The per-country computation of the effective foreign rate, together with the presumed repeal of §902 in the minimum tax regime, is rather clearly aimed at eliminating any possibilities of cross-crediting. Where foreign effective rates are above 22.35%, the regime would also encourage U.S. MNEs to reduce their foreign taxes to as close to that rate as possible, also apparently a desired goal. While traditional FTC averaging and “hyping” would be dead, presumably the system would encourage earnings-stripping from high rate countries to lower rate countries to minimize the amount of earnings subject to a foreign rate in excess of 22.35%. Thankfully, §954(c)(6) would be made permanent to facilitate this.
There is some question as to whether this surrogate for a partial FTC complies with U.S. tax treaties. Virtually every U.S. tax treaty modifies the guarantee of an FTC with the words “subject to the limitations of the law of the United States (as it may be amended from time to time without changing the general principle hereof).” It is likely, however, that treaty partners would not consider a 15% haircut to the FTC, especially in a case where the ACE deduction may be immaterial, to be a reasonable limitation consistent with the general principle of an FTC. That the income is subject to a rate of U.S. tax appreciably lower than that applicable to domestic income might be used to justify such a haircut. It is far from certain, however, that such a justification would be acceptable to our treaty partners. While enactment of the proposal, of course, could simply override any pre-existing treaty as a legal matter, Congress might be reluctant to enact a regime that overrides virtually every U.S. tax treaty.
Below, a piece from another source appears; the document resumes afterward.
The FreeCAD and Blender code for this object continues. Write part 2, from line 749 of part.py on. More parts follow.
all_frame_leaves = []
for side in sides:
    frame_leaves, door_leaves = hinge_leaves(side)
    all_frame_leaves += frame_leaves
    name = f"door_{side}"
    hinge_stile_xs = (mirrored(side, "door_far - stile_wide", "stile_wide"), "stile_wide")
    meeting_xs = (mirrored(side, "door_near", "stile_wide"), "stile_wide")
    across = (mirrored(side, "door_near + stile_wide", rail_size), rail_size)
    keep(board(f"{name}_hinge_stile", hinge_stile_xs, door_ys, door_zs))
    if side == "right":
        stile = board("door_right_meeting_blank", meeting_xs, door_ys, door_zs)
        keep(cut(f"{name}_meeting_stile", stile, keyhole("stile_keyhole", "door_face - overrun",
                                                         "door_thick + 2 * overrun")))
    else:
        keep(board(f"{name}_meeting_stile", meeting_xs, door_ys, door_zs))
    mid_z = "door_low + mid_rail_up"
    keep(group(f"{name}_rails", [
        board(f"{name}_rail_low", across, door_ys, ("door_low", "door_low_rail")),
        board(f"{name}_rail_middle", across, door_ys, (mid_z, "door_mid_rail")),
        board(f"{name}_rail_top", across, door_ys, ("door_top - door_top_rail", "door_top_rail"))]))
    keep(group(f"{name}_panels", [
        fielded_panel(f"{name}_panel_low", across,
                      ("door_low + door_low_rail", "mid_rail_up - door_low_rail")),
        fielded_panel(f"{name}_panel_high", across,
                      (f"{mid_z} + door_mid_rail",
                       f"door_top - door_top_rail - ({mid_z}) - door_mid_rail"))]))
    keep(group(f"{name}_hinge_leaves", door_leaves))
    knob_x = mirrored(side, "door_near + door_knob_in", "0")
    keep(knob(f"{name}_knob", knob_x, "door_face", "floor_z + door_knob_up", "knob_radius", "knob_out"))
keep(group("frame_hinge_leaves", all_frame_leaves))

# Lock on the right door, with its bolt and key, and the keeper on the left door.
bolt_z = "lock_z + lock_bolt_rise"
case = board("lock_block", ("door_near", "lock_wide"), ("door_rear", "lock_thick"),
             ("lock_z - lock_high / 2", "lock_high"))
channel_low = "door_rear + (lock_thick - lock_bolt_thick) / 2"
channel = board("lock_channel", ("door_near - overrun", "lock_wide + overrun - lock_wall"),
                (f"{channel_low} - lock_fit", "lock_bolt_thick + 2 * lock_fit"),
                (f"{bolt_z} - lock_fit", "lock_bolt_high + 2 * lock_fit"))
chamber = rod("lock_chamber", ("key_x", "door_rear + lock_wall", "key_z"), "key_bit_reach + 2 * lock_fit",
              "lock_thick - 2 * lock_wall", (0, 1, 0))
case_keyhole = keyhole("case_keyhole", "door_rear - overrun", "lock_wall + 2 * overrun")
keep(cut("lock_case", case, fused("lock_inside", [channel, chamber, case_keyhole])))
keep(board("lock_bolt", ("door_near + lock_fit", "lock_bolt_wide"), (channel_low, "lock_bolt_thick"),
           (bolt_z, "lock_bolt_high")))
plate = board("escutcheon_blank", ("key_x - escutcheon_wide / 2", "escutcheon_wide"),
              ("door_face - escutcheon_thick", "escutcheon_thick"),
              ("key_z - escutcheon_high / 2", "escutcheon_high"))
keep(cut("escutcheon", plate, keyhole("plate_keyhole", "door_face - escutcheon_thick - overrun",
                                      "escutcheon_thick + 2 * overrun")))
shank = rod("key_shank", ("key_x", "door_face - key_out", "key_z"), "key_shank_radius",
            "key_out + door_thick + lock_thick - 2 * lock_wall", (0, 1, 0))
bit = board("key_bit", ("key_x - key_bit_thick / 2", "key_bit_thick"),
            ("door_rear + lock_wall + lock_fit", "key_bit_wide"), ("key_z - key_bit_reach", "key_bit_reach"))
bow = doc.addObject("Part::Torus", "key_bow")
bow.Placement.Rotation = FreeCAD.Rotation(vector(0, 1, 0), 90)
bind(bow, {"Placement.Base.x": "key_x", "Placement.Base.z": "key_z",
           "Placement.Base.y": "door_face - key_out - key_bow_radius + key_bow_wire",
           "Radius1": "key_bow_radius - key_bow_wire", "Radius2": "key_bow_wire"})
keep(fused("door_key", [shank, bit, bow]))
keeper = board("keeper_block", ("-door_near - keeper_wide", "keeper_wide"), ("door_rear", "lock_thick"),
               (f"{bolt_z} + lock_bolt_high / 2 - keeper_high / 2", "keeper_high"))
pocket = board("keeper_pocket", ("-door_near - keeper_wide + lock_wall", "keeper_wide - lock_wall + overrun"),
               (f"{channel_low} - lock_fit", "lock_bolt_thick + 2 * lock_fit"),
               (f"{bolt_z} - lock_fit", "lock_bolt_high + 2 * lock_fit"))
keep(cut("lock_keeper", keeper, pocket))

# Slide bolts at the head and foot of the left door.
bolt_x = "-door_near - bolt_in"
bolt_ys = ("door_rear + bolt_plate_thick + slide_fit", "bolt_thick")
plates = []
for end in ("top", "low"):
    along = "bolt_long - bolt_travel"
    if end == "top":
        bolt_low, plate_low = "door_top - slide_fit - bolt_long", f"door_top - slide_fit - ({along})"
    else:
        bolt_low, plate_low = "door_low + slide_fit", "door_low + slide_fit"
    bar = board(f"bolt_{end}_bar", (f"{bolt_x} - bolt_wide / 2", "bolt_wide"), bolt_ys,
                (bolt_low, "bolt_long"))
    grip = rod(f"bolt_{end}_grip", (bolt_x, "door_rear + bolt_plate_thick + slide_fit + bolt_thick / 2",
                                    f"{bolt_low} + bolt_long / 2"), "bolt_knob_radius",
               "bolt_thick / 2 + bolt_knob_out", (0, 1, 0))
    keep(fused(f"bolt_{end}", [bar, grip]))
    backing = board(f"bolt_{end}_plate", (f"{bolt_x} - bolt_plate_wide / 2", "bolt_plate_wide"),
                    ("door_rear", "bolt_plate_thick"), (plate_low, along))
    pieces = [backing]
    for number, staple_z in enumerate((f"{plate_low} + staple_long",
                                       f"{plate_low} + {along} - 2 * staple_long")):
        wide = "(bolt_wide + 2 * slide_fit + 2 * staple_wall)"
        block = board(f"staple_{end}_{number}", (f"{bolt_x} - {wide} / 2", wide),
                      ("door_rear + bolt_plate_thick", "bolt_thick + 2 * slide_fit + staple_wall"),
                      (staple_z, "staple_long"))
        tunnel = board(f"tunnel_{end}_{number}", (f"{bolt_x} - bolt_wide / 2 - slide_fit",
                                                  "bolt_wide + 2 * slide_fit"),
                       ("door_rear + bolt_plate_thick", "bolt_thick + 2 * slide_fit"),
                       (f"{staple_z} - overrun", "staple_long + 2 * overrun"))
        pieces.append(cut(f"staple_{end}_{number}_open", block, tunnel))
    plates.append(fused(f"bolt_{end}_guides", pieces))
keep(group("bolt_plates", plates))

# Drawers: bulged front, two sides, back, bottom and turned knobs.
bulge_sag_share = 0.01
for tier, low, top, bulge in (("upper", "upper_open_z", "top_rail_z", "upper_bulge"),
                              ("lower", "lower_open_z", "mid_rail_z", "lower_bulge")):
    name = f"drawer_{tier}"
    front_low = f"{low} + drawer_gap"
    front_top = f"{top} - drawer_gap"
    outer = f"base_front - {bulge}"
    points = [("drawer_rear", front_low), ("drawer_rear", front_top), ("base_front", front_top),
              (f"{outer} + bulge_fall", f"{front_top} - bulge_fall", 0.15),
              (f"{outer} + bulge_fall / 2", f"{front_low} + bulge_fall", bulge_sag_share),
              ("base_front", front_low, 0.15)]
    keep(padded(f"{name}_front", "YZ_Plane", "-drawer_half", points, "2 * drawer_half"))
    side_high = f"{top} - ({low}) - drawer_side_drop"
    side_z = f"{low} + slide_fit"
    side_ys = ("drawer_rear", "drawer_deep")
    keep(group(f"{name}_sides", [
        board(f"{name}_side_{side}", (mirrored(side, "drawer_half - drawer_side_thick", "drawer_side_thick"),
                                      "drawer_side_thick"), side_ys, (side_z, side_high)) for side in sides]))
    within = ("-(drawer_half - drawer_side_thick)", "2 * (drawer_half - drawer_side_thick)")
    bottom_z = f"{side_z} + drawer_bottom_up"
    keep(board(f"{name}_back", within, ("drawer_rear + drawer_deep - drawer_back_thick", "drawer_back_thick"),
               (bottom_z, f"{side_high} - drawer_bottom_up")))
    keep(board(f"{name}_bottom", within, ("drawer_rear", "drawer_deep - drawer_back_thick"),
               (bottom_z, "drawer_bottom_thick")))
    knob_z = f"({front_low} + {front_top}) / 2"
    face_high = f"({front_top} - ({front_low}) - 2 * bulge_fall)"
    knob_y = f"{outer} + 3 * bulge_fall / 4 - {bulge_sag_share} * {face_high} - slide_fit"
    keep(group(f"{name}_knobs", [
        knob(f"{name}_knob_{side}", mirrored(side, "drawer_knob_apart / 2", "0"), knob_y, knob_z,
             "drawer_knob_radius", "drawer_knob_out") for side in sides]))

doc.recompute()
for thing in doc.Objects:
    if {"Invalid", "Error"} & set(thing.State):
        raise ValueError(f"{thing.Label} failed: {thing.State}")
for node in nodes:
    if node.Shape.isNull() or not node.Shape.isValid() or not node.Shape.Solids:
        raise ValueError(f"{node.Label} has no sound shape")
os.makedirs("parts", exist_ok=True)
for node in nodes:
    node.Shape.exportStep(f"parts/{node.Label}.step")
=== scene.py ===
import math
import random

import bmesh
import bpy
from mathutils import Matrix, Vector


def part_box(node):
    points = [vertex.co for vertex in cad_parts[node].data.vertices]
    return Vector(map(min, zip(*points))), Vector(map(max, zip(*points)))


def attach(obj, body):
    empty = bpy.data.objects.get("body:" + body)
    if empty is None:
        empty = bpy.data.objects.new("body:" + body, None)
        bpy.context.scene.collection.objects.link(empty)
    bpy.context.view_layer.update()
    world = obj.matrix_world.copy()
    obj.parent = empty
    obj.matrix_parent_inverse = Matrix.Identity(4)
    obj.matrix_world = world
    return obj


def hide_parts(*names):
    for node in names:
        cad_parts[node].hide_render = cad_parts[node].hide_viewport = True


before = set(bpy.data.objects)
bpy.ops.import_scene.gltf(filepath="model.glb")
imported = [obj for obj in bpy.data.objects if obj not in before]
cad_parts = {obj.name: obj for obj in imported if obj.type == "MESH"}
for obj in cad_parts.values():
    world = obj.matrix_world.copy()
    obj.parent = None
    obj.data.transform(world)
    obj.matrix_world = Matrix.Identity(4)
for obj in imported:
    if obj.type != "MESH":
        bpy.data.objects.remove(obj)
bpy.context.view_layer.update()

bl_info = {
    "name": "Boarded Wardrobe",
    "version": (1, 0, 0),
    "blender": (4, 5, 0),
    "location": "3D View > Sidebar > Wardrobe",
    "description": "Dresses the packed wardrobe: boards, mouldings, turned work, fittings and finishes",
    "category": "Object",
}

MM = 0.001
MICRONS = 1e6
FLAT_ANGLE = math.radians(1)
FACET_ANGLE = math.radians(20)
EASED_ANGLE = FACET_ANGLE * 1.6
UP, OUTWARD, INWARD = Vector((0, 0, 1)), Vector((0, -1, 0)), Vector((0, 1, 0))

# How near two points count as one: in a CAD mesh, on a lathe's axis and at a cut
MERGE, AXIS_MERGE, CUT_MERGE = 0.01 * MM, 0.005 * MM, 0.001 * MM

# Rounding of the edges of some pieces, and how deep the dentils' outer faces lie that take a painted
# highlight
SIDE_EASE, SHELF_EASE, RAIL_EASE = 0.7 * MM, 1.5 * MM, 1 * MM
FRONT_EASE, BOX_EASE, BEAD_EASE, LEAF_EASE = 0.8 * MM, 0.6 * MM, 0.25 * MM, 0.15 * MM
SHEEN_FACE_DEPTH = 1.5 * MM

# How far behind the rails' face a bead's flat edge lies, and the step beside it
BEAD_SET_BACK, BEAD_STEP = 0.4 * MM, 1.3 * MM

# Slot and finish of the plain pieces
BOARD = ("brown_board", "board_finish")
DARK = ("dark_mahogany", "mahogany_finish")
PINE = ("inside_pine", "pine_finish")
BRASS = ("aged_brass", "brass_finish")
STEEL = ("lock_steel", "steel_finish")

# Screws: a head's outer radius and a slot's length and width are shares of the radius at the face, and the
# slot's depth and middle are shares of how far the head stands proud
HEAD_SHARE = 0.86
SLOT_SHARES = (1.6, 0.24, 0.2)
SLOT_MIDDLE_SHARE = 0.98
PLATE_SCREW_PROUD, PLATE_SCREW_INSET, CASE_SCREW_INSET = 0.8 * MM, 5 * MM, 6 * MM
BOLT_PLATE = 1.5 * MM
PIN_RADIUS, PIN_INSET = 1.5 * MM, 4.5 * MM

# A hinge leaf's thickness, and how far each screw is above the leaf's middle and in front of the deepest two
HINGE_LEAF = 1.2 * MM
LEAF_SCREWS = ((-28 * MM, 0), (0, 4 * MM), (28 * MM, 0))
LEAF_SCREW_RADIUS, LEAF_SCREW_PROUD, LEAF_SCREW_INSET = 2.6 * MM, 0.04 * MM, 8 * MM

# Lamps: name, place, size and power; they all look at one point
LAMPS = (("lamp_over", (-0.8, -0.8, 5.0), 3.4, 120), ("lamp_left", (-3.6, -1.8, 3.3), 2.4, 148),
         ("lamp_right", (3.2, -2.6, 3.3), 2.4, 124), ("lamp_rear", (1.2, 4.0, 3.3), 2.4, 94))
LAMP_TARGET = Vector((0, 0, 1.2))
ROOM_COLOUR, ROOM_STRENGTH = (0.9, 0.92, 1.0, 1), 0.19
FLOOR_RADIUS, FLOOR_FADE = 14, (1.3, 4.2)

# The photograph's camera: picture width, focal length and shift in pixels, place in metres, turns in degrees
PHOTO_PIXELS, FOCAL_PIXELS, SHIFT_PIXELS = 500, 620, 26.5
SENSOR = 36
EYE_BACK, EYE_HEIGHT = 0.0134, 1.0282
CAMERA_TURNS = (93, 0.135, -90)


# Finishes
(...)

In addition to haircutting FTCs, interest deductions for interest expense incurred by a U.S. corporation but allocable to foreign earnings would either be haircut or denied. In the Irish example above, such interest might be less-than-50% deductible.3 In the Australia example, no deduction would be permitted for such interest. While other countries may haircut their exemption for foreign income to do rough justice with regard to deductions allocable to exempt income, the proposed combination of a FTC haircut and an interest deduction haircut makes the treaty challenge noted above more likely. Other than revenue, it is hard to see a principled policy reason to combine the two.
The 19% minimum tax on foreign earnings would be effective for future earnings. For untaxed CFC earnings that have accumulated under the current system, the Greenbook proposes a 14% one-time tax, whether such earnings are repatriated to the United States or not. The FTC allowed against such tax would be haircut in proportion to the ratio between the 14% rate and the top U.S. corporate rate. As a result, the FTC permitted for the one-time tax on untaxed accumulated CFC earnings would be cut by 60%.4 This tax would be payable ratably over five years. Apparently there would be no interest charge on the years two through five payments. Unlike former Ways and Means Chairman Camp’s proposal, there would be no distinction between earnings in cash versus earnings that were invested in non-liquid assets. The substantial rate of 14%, its application to all earnings whether or not repatriated, and the haircut FTC could make it very hard for some taxpayers to raise the cash necessary to pay the tax.
The proposal also endorses some aggressive IRS and OECD theories in the transfer pricing area that are hard to characterize as arm’s length. Both of these are termed “clarifications.” First, where multiple intangible properties are transferred, or where intangible property is transferred with other property or services, valuing everything on an aggregate basis would be permitted. This would endorse the “tantamount to a sale of the entire business” theory that the IRS has advanced in several transfer pricing challenges, a theory that has been uniformly rejected by the courts.5 While, given the proposed addition of goodwill and going concern value to the definition of “intangible property” for §482 and §367 purposes and existing regulations,6 this may not be considered as aggressive as challenges based on older transfer pricing law, it is nevertheless not widely accepted as arm’s length. Second, though not inconsistent with current regulations,7 the proposal would permit the IRS to ignore the actual transaction entered into by the taxpayer and consider, instead, the prices or profits that the taxpayer could have realized by choosing a realistic alternative to the actual controlled transaction. This approach is the subject of one of the more controversial BEPS proposals. It is also doubtful whether it is truly consistent with the arm’s-length principle, a nicety the OECD can ignore by suggesting that “special measures” are necessary in certain transfer pricing situations. However, Congress may be reluctant to endorse such an approach.
In addition to these and several targeted international proposals, the Greenbook proposes several changes to “traditional” Subpart F. Possibly the least defensible of these is the proposal, also made in the FY 2015 Budget, to create a new category of Subpart F income for transactions involving digital goods and services. While this proposal is presumably responsive to the BEPS report on dealing with digital goods and services, its carryover to the FY 2016 Budget is rather less-than-serious, given comments over the past year from Treasury personnel and the Administration’s close ties to Silicon Valley and the high-tech community. The proposal creates a new category of Subpart F income, “foreign base company digital income” (FBCDI). FBCDI would consist generally of income from the sale or lease of a digital copyrighted article (e.g., software) or from the provision of a digital service where the CFC uses intangible property developed by a related person (including via a cost sharing arrangement) and has not, through its own employees, added substantial value.
Obviously, if enacted, these proposals would constitute a sea change in the U.S. taxation of foreign income. At the rates proposed, these provisions will not be enacted. However, if commentators are correct that they are an opening bid and share significant theoretical common ground with Republican proposals, it is not ridiculous to think that some modified version of these proposals might eventually become law. Given how far out of step with the rest of the world such a system would be, how complex the system would be, and how uncompetitive on taxes they would make U.S. MNEs, most observers in the private sector must hope this does not happen.